Whiny insights about local cable internet provider

For more of my commentary on life in Richmond, Indiana check out RichmondMatters.com.
(Please note, because of the time that has passed since I wrote this article, it may no longer reflect my current views or the most accurate and complete information available on this subject.)

If you read through my weblog, you might get the impression that I find joy in whining and complaining about the poor customer service practices of companies I deal with. Really, I tend to be a pretty positive person, and don't go out looking to pick people/places/things apart just for fun. But sometimes I just gotta share.

So there's a local cable internet provider, which I won't identify here by name, that I wish had better Insight into its own local network operations. Based on my experience, they have downtime / problems and my connection goes down when any of the following occur:

  1. It rains, or is excessively windy, anywhere in eastern Indiana.
  2. I'm making an online bill payment that is due that day.
  3. I'm scheduled to participate in an online chat at that moment.
  4. I'm in the middle of updating firewall or access rules for a remote network.

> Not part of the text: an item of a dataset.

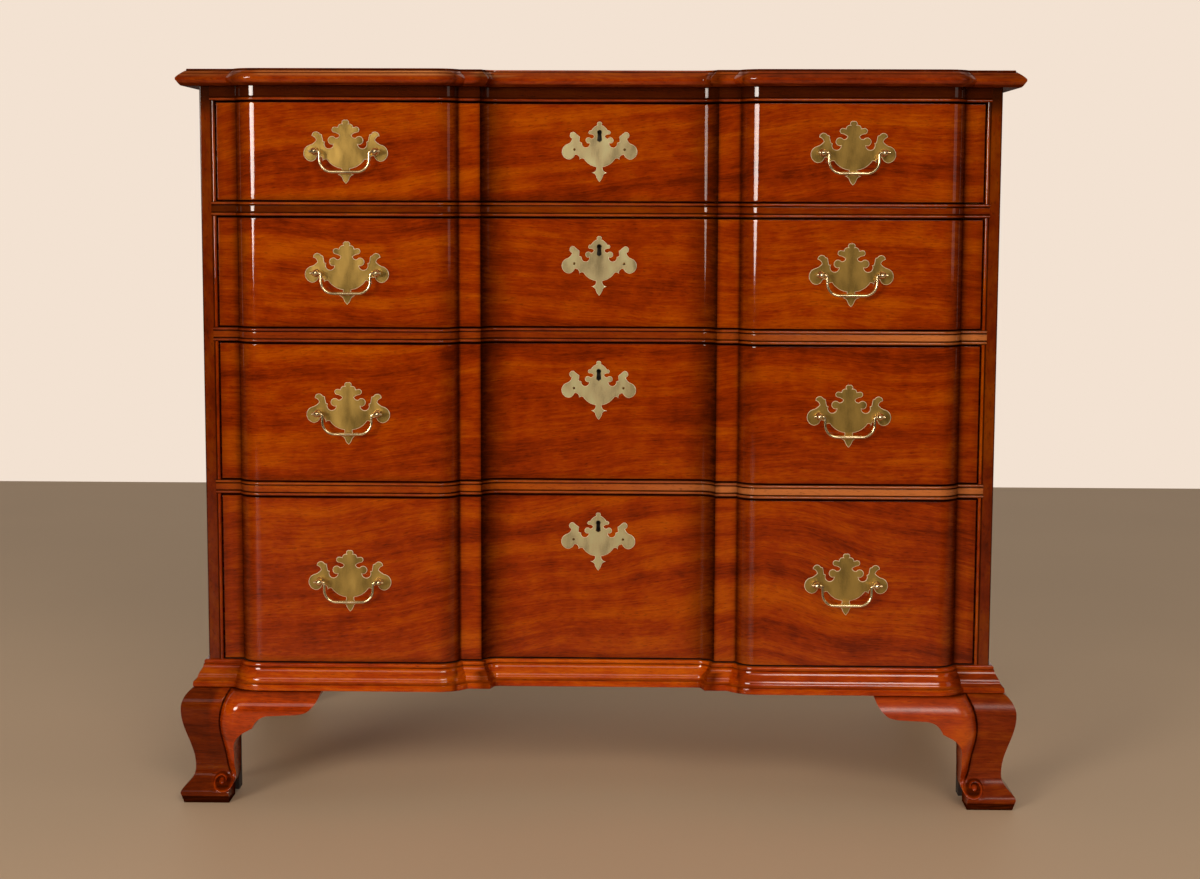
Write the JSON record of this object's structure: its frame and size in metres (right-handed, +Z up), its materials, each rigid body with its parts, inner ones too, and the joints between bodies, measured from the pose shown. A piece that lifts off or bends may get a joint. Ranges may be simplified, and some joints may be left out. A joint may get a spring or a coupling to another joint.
{
  "type": "block front chest",
  "caption": "Low chest of graduated sliding drawers with a blocked and recessed front, moulded top and base, brass bail pulls and ogee bracket feet.",
  "frame": {"origin": "on the floor under the centre of the chest's box", "axes": "+Z up, +X along the front towards the right as one faces the drawers, +Y from the front to the back; drawers open towards -Y"},
  "size_m": [1.015, 0.5376, 0.8862],
  "materials": {
    "mahogany": "polished lacquer",
    "secondary_wood": "planed, unfinished",
    "brass": "brushed, antiqued",
    "steel": "dull"
  },
  "bodies": {
    "case": {"top": "mahogany", "side_left": "mahogany", "side_right": "mahogany", "case_bottom": "secondary_wood", "back_panel": "secondary_wood", "top_rail": "mahogany", "drawer_rail_1": "mahogany", "drawer_rail_2": "mahogany", "drawer_rail_3": "mahogany", "rear_rails": "secondary_wood", "drawer_runners": "secondary_wood", "dust_panels": "secondary_wood", "base_moulding_front": "mahogany", "base_moulding_left": "mahogany", "base_moulding_right": "mahogany", "foot_front_left_face": "mahogany", "foot_front_left_flank": "mahogany", "foot_front_right_face": "mahogany", "foot_front_right_flank": "mahogany", "foot_rear_left_flank": "mahogany", "foot_rear_right_flank": "mahogany", "rear_foot_backs": "secondary_wood", "foot_glue_blocks": "secondary_wood", "case_screws": "steel"},
    "drawer_1": {"drawer_1_front": "mahogany", "drawer_1_sides": "secondary_wood", "drawer_1_back": "secondary_wood", "drawer_1_bottom": "secondary_wood", "drawer_1_escutcheon": "brass", "drawer_1_lock": "steel", "drawer_1_pull_mounts": "brass"},
    "bail_1_left": {"drawer_1_bail_left": "brass"},
    "bail_1_right": {"drawer_1_bail_right": "brass"},
    "drawer_2": {"drawer_2_front": "mahogany", "drawer_2_sides": "secondary_wood", "drawer_2_back": "secondary_wood", "drawer_2_bottom": "secondary_wood", "drawer_2_escutcheon": "brass", "drawer_2_lock": "steel", "drawer_2_pull_mounts": "brass"},
    "bail_2_left": {"drawer_2_bail_left": "brass"},
    "bail_2_right": {"drawer_2_bail_right": "brass"},
    "drawer_3": {"drawer_3_front": "mahogany", "drawer_3_sides": "secondary_wood", "drawer_3_back": "secondary_wood", "drawer_3_bottom": "secondary_wood", "drawer_3_escutcheon": "brass", "drawer_3_lock": "steel", "drawer_3_pull_mounts": "brass"},
    "bail_3_left": {"drawer_3_bail_left": "brass"},
    "bail_3_right": {"drawer_3_bail_right": "brass"},
    "drawer_4": {"drawer_4_front": "mahogany", "drawer_4_sides": "secondary_wood", "drawer_4_back": "secondary_wood", "drawer_4_bottom": "secondary_wood", "drawer_4_escutcheon": "brass", "drawer_4_lock": "steel", "drawer_4_pull_mounts": "brass"},
    "bail_4_left": {"drawer_4_bail_left": "brass"},
    "bail_4_right": {"drawer_4_bail_right": "brass"}
  },
  "joints": [
    {"name": "drawer_1_slide", "type": "slide", "parent": "case", "child": "drawer_1", "axis": [0, -1, 0], "range_m": [0, 0.36]},
    {"name": "bail_1_left_swing", "type": "hinge", "parent": "drawer_1", "child": "bail_1_left", "pos_m": [-0.2992, -0.2536, 0.78915], "axis": [-1, 0, 0], "range_deg": [-15, 150]},
    {"name": "bail_1_right_swing", "type": "hinge", "parent": "drawer_1", "child": "bail_1_right", "pos_m": [0.2992, -0.2536, 0.78915], "axis": [-1, 0, 0], "range_deg": [-15, 150]},
    {"name": "drawer_2_slide", "type": "slide", "parent": "case", "child": "drawer_2", "axis": [0, -1, 0], "range_m": [0, 0.36]},
    {"name": "bail_2_left_swing", "type": "hinge", "parent": "drawer_2", "child": "bail_2_left", "pos_m": [-0.2992, -0.2536, 0.64615], "axis": [-1, 0, 0], "range_deg": [-15, 150]},
    {"name": "bail_2_right_swing", "type": "hinge", "parent": "drawer_2", "child": "bail_2_right", "pos_m": [0.2992, -0.2536, 0.64615], "axis": [-1, 0, 0], "range_deg": [-15, 150]},
    {"name": "drawer_3_slide", "type": "slide", "parent": "case", "child": "drawer_3", "axis": [0, -1, 0], "range_m": [0, 0.36]},
    {"name": "bail_3_left_swing", "type": "hinge", "parent": "drawer_3", "child": "bail_3_left", "pos_m": [-0.2992, -0.2536, 0.4785], "axis": [-1, 0, 0], "range_deg": [-15, 150]},
    {"name": "bail_3_right_swing", "type": "hinge", "parent": "drawer_3", "child": "bail_3_right", "pos_m": [0.2992, -0.2536, 0.4785], "axis": [-1, 0, 0], "range_deg": [-15, 150]},
    {"name": "drawer_4_slide", "type": "slide", "parent": "case", "child": "drawer_4", "axis": [0, -1, 0], "range_m": [0, 0.36]},
    {"name": "bail_4_left_swing", "type": "hinge", "parent": "drawer_4", "child": "bail_4_left", "pos_m": [-0.2992, -0.2536, 0.2751], "axis": [-1, 0, 0], "range_deg": [-15, 150]},
    {"name": "bail_4_right_swing", "type": "hinge", "parent": "drawer_4", "child": "bail_4_right", "pos_m": [0.2992, -0.2536, 0.2751], "axis": [-1, 0, 0], "range_deg": [-15, 150]}
  ]
}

Needless to say, it sucks when this happens. But what's worse than having your service be down? You guessed it, folks - poor customer service in response. Take yesterday for example:

Them: Customer support, how can we help?
Me: My connectivity is down again, I've tried all of your typical troubleshooting steps, and I want to know if you have any known issues in Richmond, Indiana?
Them: Not that we know of, let me transfer you to Tier Two support!
Me: Okay
(15 minutes pass...really)
Them: Hi, this is Tier Two support.
Me: My connectivity is down again, I've tried all of your typical troubleshooting steps, and I want to know if you have any known issues in Richmond, Indiana?
Them: Well, let's see. Could you try resetting your cable modem? Make sure you unscrew the coaxial cable from the unit, even though the power is off.
Me: Okay, but I did reset it before I called.
Them: Well, just try it anyway.
(Modem is reset, still no connection, now 20 minutes into my call.)
Them: Okay, sir, I do show that we're having an outage in Richmond, Indiana right now, and we're working on the problem. There is no more information available about the problem, or when things will be working again. Is there anything else I can help you with?

And then I should have said, "I wish you would have told me that when I first called instead of wasting 20 minutes of my life," but it would have been inaudible through my clenched teeth, so I didn't bother. Oh, the time and money that could be saved by better inter-organizational communication.

But I still call them every time I experience an outage (i.e. every time it rains) in hopes that some day, a database analyst will decide to run a query that shows they have an unusually poor uptime here in Richmond, and then a team of Insightful technicians will descend on the area to remedy the situation once and for all, and then publicly thank me for my service to the community.

In the meantime, I'll just be known as that guy who complains about everything on his weblog, at least when he's able to connect to post to it.